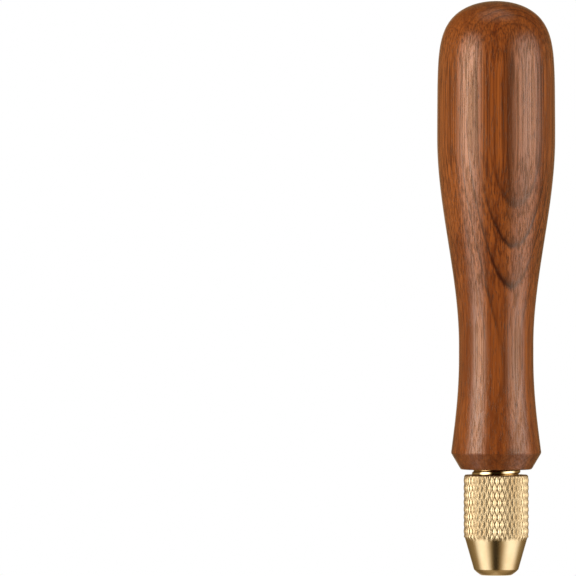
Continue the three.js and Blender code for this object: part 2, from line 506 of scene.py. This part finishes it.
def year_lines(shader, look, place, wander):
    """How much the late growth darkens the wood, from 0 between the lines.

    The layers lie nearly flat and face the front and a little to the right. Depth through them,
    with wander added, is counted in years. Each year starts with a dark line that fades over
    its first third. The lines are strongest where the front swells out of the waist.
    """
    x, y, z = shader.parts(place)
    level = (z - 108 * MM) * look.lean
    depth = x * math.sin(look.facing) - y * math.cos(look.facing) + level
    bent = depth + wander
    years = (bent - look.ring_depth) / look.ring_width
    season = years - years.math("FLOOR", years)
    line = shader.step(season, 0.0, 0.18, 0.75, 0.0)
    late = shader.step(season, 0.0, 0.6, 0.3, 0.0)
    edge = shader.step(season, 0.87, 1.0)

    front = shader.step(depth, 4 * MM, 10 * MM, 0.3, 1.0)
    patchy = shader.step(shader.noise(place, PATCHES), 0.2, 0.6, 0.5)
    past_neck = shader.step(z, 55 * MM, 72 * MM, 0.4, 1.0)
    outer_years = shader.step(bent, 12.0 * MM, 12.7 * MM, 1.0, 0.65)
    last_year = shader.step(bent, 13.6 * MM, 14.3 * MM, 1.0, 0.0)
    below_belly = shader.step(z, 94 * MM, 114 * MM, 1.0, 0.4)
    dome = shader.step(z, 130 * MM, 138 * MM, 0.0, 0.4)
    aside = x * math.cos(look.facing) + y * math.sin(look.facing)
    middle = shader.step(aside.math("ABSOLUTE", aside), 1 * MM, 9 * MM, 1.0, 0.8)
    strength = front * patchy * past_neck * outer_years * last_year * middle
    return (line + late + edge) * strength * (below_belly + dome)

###

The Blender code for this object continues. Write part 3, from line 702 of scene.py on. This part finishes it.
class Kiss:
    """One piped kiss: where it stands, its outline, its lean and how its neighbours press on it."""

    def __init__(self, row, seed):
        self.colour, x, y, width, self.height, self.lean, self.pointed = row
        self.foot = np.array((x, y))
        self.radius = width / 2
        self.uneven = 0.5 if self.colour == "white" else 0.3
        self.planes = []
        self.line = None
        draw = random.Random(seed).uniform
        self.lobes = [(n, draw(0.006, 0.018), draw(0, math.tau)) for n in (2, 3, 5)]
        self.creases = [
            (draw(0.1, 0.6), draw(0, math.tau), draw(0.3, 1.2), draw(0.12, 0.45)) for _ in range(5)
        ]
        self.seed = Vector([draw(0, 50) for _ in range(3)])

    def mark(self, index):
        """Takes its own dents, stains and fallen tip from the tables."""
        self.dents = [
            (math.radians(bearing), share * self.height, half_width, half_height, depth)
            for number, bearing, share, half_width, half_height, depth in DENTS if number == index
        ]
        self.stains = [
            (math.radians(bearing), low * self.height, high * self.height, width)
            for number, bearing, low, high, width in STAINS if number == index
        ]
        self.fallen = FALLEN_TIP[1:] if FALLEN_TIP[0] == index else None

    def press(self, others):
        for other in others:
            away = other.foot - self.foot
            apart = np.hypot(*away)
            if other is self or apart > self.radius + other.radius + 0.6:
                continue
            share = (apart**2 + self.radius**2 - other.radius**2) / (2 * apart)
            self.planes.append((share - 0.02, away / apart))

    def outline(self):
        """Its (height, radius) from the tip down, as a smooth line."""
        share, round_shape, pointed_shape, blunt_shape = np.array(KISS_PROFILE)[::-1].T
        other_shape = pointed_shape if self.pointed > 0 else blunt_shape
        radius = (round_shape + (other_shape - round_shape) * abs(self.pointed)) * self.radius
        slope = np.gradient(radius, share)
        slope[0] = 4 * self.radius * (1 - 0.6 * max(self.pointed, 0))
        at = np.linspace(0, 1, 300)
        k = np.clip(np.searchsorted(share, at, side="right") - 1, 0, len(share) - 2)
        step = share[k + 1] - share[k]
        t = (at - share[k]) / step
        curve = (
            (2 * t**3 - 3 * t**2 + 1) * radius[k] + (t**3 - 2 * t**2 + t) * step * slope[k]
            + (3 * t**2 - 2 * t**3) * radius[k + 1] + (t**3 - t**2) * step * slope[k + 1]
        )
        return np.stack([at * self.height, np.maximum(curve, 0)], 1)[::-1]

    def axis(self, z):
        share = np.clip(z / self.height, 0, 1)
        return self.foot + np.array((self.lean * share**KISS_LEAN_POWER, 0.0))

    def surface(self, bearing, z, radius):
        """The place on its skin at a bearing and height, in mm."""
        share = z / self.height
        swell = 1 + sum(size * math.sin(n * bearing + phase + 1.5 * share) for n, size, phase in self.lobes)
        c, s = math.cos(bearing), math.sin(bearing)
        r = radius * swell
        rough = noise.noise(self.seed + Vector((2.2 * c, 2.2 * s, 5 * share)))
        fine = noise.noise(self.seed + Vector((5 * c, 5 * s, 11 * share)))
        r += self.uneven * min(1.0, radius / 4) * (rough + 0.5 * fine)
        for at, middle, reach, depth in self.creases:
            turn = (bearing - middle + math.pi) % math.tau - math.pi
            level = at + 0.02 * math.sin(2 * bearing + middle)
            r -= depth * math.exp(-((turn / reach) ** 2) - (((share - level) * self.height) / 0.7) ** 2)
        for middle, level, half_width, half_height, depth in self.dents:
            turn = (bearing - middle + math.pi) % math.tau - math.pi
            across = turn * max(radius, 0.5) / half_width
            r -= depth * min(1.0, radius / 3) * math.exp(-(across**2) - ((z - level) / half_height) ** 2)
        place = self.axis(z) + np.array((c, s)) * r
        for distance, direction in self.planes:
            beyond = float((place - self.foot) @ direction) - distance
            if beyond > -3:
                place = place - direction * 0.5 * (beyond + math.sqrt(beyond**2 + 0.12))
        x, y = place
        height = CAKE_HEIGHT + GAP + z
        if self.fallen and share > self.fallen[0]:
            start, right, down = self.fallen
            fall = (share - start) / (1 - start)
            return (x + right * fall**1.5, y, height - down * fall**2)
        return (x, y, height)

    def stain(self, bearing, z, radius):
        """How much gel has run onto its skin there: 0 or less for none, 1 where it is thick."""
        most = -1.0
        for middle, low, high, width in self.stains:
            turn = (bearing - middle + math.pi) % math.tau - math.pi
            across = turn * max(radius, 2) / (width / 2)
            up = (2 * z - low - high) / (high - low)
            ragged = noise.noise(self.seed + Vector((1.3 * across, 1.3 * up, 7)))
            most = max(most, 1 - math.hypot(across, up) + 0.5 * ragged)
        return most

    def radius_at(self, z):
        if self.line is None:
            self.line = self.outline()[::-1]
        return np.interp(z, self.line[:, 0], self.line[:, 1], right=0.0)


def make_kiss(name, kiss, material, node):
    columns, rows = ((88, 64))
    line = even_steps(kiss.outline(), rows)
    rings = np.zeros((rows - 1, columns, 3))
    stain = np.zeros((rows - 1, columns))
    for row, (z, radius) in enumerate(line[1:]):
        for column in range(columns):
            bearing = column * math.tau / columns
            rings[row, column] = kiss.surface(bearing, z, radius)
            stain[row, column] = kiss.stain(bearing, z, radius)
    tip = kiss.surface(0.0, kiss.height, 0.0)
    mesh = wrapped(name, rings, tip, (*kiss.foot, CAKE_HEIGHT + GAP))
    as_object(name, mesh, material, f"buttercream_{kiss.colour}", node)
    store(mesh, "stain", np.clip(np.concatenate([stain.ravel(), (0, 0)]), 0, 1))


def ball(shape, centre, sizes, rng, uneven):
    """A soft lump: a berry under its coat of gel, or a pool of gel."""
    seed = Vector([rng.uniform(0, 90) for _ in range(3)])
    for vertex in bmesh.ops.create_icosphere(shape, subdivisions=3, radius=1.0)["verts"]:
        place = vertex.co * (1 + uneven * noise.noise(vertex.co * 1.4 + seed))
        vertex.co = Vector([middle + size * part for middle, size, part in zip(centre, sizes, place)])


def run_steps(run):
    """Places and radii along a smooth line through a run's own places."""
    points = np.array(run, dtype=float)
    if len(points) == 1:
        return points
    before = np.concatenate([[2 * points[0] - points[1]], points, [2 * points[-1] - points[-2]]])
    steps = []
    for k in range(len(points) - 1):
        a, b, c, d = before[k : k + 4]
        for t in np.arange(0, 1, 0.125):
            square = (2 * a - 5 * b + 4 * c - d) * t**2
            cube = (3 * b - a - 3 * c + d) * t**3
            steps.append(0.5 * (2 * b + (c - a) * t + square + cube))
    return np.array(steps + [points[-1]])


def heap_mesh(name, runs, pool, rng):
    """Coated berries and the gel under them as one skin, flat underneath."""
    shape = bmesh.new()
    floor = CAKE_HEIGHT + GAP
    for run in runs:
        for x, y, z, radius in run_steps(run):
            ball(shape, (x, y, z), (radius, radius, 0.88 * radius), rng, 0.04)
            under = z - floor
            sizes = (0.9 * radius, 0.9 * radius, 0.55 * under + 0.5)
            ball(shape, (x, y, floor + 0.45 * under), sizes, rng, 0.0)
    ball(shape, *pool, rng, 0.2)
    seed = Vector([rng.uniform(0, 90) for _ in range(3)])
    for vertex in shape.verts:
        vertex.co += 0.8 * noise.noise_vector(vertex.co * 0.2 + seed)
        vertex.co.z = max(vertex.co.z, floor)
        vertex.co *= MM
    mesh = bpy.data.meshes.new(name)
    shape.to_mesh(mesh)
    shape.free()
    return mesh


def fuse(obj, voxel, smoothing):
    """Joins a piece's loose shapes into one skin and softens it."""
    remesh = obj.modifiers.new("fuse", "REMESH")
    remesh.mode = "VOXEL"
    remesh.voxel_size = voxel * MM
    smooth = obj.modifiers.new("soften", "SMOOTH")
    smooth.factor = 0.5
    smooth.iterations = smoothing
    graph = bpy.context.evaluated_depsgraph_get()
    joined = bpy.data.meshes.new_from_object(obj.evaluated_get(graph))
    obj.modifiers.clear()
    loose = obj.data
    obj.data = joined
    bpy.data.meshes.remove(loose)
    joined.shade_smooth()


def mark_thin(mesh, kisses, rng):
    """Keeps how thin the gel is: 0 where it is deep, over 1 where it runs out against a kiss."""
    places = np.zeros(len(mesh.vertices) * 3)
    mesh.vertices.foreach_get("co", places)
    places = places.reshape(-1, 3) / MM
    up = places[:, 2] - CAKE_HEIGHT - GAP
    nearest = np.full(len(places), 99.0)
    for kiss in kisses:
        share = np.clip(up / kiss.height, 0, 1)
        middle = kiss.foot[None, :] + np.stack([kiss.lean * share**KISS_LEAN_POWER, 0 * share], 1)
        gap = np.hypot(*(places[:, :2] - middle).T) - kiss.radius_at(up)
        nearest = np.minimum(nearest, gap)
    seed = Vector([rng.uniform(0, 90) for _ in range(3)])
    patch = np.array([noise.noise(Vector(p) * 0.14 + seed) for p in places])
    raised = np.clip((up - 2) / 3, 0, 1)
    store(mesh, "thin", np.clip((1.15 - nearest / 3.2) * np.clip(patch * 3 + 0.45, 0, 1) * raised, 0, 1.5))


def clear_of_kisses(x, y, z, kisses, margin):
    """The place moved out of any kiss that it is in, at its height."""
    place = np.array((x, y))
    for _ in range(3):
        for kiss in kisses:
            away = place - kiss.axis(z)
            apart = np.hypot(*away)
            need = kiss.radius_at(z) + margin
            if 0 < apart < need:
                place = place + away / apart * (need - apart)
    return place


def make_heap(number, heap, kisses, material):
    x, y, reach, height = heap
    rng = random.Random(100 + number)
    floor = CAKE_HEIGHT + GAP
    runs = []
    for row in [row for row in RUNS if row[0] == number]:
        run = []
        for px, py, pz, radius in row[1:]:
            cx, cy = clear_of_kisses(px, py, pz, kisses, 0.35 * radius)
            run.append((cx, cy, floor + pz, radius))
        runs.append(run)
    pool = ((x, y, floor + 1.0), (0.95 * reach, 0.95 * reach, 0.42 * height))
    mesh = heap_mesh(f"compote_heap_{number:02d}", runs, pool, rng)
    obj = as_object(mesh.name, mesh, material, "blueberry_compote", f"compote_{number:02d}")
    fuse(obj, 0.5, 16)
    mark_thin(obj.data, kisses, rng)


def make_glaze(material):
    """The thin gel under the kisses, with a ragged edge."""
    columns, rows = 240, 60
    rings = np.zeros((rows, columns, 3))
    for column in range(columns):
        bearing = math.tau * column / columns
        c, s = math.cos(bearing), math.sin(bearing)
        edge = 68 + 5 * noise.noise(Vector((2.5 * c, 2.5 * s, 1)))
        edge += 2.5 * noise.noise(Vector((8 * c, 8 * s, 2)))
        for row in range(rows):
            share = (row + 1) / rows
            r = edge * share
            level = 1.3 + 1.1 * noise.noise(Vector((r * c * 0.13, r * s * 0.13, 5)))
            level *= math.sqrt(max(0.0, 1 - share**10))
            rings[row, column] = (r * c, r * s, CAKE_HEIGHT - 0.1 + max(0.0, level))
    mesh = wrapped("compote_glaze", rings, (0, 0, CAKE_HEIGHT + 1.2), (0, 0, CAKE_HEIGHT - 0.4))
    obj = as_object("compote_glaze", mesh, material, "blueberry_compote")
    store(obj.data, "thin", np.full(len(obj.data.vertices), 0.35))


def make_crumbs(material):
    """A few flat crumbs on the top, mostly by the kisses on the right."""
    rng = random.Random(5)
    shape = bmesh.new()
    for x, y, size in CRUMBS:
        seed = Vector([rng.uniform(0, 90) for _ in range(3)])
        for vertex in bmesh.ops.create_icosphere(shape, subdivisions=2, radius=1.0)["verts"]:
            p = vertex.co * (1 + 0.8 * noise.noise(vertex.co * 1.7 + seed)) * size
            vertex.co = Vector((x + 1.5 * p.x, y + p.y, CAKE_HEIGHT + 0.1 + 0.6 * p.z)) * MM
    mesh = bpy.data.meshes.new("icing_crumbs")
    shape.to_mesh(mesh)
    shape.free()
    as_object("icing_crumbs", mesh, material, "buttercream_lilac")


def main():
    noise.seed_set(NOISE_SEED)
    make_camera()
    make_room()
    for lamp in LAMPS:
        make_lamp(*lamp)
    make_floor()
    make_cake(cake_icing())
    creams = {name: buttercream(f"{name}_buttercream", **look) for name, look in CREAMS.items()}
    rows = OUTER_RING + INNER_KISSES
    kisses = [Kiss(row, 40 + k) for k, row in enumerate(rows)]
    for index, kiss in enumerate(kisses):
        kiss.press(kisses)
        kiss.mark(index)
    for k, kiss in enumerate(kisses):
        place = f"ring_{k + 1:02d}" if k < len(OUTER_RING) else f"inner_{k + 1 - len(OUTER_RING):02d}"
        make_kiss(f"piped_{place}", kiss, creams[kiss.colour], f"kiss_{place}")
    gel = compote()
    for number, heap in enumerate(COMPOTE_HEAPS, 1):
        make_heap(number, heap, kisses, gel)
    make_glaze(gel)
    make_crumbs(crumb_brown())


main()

###

• Task
Transcribe exactly, and only, the lines beginning at the line containing "Continue the three.js" and ending at the line containing "edge = shader.step(season, 0.87, 1.0)", both inclusive.

• Complete output
Continue the three.js and Blender code for this object: part 2, from line 506 of scene.py. This part finishes it.
def year_lines(shader, look, place, wander):
    """How much the late growth darkens the wood, from 0 between the lines.

    The layers lie nearly flat and face the front and a little to the right. Depth through them,
    with wander added, is counted in years. Each year starts with a dark line that fades over
    its first third. The lines are strongest where the front swells out of the waist.
    """
    x, y, z = shader.parts(place)
    level = (z - 108 * MM) * look.lean
    depth = x * math.sin(look.facing) - y * math.cos(look.facing) + level
    bent = depth + wander
    years = (bent - look.ring_depth) / look.ring_width
    season = years - years.math("FLOOR", years)
    line = shader.step(season, 0.0, 0.18, 0.75, 0.0)
    late = shader.step(season, 0.0, 0.6, 0.3, 0.0)
    edge = shader.step(season, 0.87, 1.0)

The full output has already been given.